■ Task statement ■
Return the lines from the line containing "const cat = new THREE.Group();" through the line containing "import math" exactly. No other line should appear in the answer.

■ Data rows ■
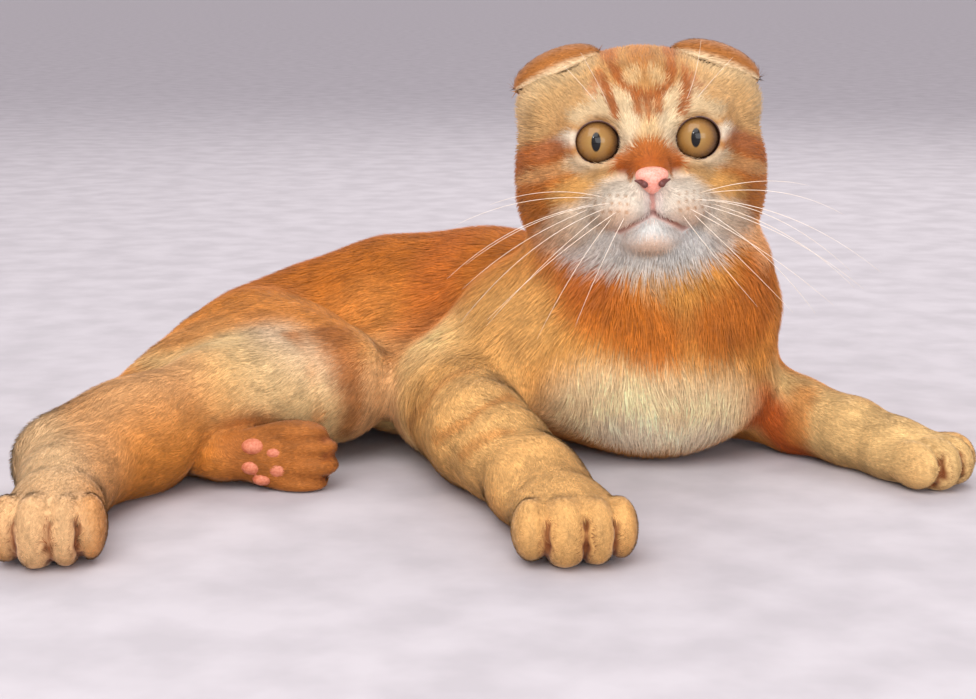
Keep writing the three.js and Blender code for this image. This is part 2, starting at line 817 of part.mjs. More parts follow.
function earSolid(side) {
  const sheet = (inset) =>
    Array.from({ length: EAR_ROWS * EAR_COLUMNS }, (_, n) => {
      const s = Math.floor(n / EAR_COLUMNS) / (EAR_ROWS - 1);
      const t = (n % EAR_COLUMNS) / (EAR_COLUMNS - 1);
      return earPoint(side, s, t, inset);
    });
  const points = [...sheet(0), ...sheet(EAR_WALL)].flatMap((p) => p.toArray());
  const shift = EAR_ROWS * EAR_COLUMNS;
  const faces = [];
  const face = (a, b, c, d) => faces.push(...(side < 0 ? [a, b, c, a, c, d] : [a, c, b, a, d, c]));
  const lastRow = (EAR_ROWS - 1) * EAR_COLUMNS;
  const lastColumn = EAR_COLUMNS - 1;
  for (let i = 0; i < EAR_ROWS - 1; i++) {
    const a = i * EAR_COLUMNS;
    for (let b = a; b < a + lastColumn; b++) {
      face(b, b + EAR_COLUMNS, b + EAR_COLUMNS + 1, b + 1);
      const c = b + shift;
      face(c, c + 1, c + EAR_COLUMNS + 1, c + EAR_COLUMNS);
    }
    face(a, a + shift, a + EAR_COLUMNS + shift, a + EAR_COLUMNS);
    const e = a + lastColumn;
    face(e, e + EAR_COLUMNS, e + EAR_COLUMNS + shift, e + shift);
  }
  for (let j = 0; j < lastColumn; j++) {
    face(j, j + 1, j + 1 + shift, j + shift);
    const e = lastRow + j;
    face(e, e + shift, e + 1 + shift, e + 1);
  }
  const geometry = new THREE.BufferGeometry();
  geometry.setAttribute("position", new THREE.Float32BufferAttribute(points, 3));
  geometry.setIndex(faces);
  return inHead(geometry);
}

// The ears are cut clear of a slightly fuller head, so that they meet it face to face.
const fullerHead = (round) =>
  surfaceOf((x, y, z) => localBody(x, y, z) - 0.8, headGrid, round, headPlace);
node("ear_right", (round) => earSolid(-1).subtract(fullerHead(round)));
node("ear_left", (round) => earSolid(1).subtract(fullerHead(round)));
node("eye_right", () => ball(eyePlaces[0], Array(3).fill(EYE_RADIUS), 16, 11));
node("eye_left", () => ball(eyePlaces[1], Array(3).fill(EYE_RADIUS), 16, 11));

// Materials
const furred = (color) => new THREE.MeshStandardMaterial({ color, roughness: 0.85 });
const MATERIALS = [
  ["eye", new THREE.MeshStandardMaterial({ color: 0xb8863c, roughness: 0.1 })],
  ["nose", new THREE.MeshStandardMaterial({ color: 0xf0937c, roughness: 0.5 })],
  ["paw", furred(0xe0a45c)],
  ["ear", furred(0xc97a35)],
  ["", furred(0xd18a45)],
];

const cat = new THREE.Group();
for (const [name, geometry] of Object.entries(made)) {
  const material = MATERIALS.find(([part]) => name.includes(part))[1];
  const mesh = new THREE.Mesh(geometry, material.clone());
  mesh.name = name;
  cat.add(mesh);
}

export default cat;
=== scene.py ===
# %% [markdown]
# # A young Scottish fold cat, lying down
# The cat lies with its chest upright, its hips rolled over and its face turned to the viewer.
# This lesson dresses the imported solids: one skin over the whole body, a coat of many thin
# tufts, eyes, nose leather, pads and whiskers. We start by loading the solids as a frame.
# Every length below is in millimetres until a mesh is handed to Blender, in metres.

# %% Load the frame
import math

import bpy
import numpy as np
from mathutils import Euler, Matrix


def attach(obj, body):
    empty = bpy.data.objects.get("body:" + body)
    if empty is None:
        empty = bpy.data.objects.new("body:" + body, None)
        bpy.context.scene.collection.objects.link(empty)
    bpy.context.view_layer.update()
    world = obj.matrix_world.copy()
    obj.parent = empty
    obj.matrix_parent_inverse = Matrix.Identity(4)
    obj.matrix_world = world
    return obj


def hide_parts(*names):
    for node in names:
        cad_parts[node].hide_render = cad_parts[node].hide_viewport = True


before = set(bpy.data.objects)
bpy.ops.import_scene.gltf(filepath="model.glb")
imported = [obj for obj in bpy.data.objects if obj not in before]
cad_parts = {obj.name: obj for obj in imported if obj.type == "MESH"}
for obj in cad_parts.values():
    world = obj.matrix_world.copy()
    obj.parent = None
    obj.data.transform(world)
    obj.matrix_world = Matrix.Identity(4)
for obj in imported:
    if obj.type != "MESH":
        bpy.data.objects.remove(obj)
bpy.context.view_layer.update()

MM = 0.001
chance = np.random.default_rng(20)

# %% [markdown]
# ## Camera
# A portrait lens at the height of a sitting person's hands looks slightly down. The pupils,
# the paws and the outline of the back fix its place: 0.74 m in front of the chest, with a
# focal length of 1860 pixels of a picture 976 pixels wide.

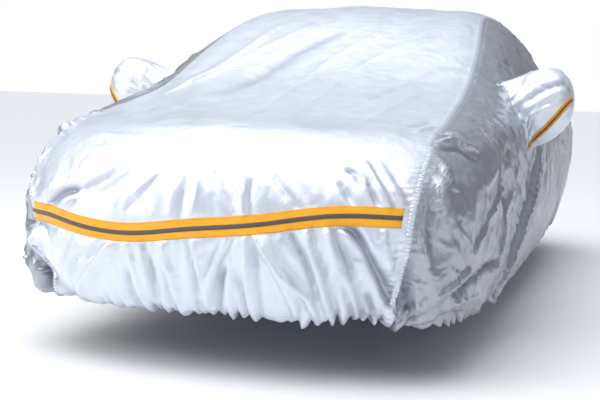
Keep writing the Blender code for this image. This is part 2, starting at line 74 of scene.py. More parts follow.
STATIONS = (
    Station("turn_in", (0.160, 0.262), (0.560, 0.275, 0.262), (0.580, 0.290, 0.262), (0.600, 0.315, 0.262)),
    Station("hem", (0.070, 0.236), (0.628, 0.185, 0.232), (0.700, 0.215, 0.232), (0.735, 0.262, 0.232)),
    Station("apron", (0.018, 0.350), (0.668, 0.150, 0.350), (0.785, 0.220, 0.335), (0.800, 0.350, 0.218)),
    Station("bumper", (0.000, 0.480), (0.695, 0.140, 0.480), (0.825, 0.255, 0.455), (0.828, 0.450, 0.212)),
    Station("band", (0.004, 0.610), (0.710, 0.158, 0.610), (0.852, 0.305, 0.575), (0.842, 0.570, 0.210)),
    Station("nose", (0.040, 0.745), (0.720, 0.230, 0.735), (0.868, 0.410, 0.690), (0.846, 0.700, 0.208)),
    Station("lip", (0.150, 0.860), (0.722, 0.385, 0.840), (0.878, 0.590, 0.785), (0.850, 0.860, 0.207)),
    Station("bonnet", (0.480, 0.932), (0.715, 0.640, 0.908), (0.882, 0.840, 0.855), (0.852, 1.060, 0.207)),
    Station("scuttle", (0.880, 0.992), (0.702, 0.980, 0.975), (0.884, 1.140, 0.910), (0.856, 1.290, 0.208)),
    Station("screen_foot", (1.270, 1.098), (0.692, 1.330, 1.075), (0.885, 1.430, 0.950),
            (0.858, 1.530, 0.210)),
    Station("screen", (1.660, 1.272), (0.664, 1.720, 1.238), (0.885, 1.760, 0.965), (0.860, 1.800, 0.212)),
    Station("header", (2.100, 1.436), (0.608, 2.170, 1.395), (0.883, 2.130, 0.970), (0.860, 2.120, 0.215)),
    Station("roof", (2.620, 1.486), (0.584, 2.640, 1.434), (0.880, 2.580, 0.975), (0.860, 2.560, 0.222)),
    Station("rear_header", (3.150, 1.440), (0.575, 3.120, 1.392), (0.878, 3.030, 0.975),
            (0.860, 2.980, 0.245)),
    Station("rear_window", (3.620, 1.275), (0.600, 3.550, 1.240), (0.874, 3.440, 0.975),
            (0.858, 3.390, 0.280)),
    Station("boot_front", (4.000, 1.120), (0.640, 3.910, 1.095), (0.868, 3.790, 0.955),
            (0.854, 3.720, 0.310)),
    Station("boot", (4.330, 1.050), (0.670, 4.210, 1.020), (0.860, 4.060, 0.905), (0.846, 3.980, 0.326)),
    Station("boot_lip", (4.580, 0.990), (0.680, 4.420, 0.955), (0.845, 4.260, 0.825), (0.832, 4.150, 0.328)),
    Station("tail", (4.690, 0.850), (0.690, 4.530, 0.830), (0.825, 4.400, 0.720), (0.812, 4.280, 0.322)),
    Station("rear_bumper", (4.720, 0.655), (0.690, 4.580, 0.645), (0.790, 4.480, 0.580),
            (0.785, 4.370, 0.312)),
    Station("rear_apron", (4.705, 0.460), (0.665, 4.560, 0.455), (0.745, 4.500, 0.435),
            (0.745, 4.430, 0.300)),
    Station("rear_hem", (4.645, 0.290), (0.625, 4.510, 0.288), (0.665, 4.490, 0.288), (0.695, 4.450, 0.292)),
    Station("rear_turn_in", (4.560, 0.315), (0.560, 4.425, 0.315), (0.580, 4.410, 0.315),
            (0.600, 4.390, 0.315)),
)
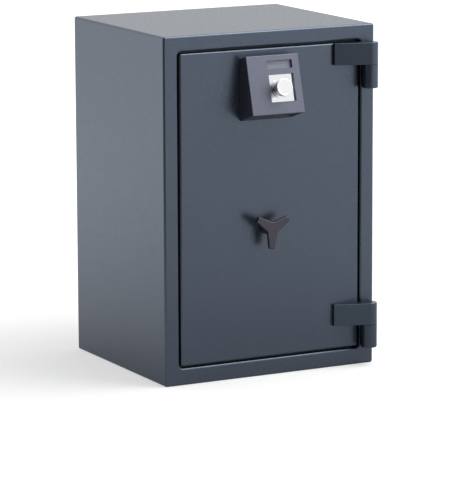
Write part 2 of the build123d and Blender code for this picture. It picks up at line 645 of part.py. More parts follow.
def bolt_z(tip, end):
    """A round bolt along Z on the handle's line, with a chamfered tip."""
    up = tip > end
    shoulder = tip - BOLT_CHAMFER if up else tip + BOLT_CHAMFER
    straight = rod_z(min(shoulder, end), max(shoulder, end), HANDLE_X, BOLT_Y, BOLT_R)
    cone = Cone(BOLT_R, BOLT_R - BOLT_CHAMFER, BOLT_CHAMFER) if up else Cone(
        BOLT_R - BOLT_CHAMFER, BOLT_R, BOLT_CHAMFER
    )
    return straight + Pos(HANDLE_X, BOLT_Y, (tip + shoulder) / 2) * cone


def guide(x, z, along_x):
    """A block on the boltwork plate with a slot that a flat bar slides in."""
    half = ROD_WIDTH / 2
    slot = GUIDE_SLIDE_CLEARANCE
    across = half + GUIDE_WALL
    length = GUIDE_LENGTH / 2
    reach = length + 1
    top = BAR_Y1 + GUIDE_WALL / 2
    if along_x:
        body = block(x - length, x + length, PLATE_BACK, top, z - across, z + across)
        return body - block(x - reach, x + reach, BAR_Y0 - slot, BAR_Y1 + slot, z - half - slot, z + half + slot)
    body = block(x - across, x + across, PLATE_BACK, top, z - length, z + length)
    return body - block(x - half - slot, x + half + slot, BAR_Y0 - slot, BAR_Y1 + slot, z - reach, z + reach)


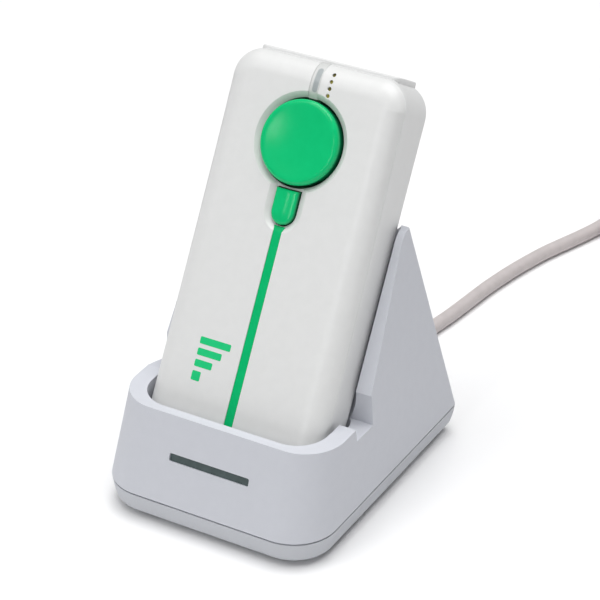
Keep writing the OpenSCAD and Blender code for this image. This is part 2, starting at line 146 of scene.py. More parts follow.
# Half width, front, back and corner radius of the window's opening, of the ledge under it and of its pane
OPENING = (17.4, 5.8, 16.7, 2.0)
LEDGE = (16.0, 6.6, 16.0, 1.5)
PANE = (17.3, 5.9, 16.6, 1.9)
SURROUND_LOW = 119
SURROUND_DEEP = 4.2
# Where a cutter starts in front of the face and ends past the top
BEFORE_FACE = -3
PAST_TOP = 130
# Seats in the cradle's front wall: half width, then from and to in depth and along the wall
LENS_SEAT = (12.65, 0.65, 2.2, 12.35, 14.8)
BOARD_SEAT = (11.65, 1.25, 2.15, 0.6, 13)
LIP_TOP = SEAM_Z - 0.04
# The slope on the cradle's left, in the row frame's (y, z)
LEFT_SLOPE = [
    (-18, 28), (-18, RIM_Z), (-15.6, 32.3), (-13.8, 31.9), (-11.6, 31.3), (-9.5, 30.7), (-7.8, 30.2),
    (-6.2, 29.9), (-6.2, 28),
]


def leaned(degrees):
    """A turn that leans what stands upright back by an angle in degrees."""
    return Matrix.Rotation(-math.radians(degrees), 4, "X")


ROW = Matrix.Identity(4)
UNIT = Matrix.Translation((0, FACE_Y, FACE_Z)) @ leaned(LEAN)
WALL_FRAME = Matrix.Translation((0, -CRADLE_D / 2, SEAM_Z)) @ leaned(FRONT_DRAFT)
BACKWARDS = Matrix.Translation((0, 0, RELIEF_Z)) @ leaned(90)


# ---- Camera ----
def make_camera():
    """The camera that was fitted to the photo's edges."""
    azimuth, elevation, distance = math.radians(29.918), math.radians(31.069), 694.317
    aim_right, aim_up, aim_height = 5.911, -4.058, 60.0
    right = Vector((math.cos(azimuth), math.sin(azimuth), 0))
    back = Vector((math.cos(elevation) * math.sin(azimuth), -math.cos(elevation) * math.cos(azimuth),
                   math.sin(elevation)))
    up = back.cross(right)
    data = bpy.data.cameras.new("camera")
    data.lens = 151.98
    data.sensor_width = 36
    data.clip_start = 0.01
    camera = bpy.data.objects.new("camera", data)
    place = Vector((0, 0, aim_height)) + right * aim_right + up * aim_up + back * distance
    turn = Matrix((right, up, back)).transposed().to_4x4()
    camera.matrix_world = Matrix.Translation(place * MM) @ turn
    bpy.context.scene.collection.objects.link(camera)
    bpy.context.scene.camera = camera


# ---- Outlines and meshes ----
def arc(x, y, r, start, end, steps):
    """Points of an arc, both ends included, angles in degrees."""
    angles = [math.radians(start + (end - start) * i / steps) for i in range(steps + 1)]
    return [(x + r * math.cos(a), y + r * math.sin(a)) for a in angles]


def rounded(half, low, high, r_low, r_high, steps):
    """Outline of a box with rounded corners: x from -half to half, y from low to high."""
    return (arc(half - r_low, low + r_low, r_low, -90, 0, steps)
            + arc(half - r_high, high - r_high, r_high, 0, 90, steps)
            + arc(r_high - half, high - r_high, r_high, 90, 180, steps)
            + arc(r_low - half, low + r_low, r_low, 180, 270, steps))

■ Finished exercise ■
const cat = new THREE.Group();
for (const [name, geometry] of Object.entries(made)) {
  const material = MATERIALS.find(([part]) => name.includes(part))[1];
  const mesh = new THREE.Mesh(geometry, material.clone());
  mesh.name = name;
  cat.add(mesh);
}

export default cat;
=== scene.py ===
# %% [markdown]
# # A young Scottish fold cat, lying down
# The cat lies with its chest upright, its hips rolled over and its face turned to the viewer.
# This lesson dresses the imported solids: one skin over the whole body, a coat of many thin
# tufts, eyes, nose leather, pads and whiskers. We start by loading the solids as a frame.
# Every length below is in millimetres until a mesh is handed to Blender, in metres.

# %% Load the frame
import math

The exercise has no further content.